Substitute the value of y back into the expression for x:

x = -(-1) x = 1

Thus, the solution is x = 1 and y = -1.

Problem 3:

Set the equations equal to each other:

x² - 2x + 1 = x + 1 x² - 3x = 0 x(x - 3) = 0

Solve for x:

x = 0 or x = 3

Substitute the values of x back into either equation to solve for y. Using equation (2):

If x = 0: y = 0 + 1 y = 1

If x = 3: y = 3 + 1 y = 4

Thus, the solutions are (0, 1) and (3, 4).

Problem 4:

Set the equations equal to each other:

3ˣ = 9

Express 9 as a power of 3:

3ˣ = 3²

Since the bases are equal, the exponents must be equal:

x = 2

Substitute the value of x back into either equation to solve for y.

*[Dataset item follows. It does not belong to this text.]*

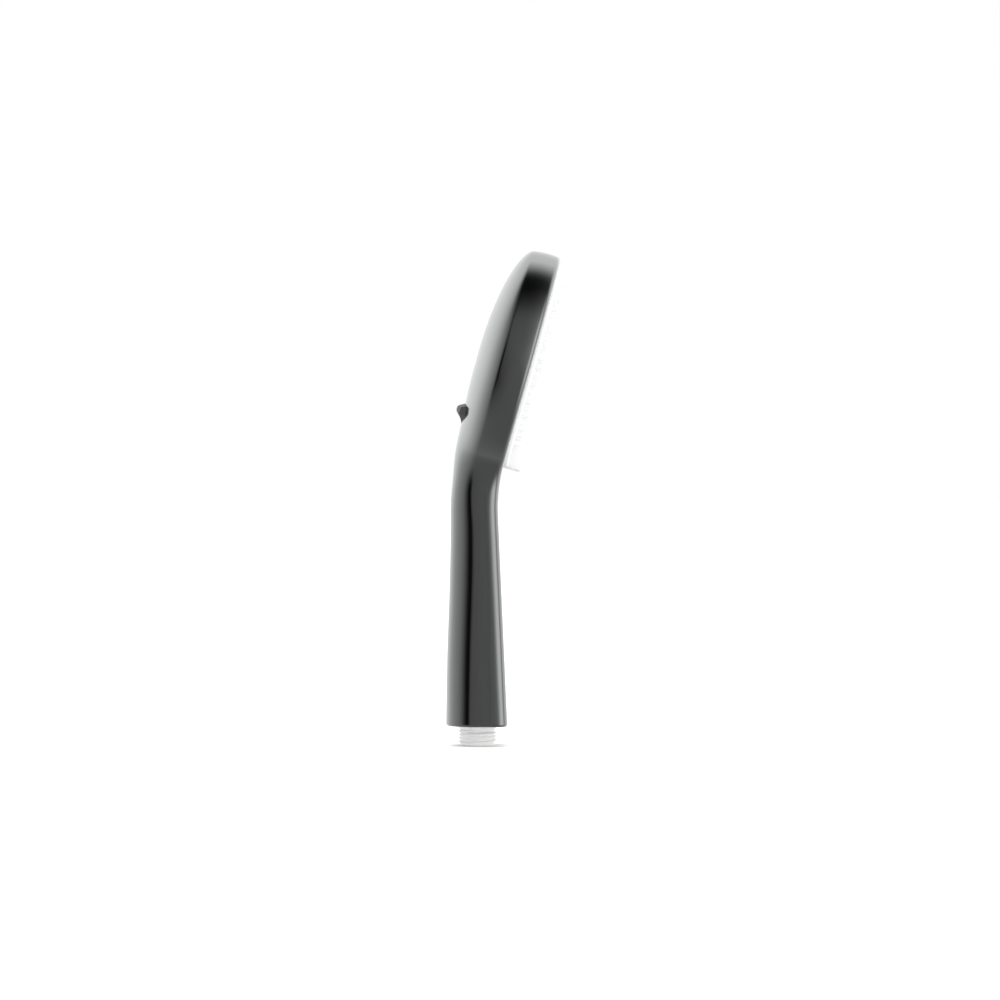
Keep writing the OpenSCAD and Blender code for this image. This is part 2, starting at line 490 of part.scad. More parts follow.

Using equation (2):

y = 9

Thus, the solution is x = 2 and y = 9.

Conclusion

Mastering the art of solving 2-variable equations is an essential skill for success in mathematics and various other disciplines. By understanding the different types of equations, learning the various solution methods, and practicing regularly, one can develop a strong foundation in algebra and enhance their problem-solving abilities. Remember to avoid common mistakes and always double-check your solutions to ensure accuracy. With consistent effort and a systematic approach, solving 2-variable equations can become second nature.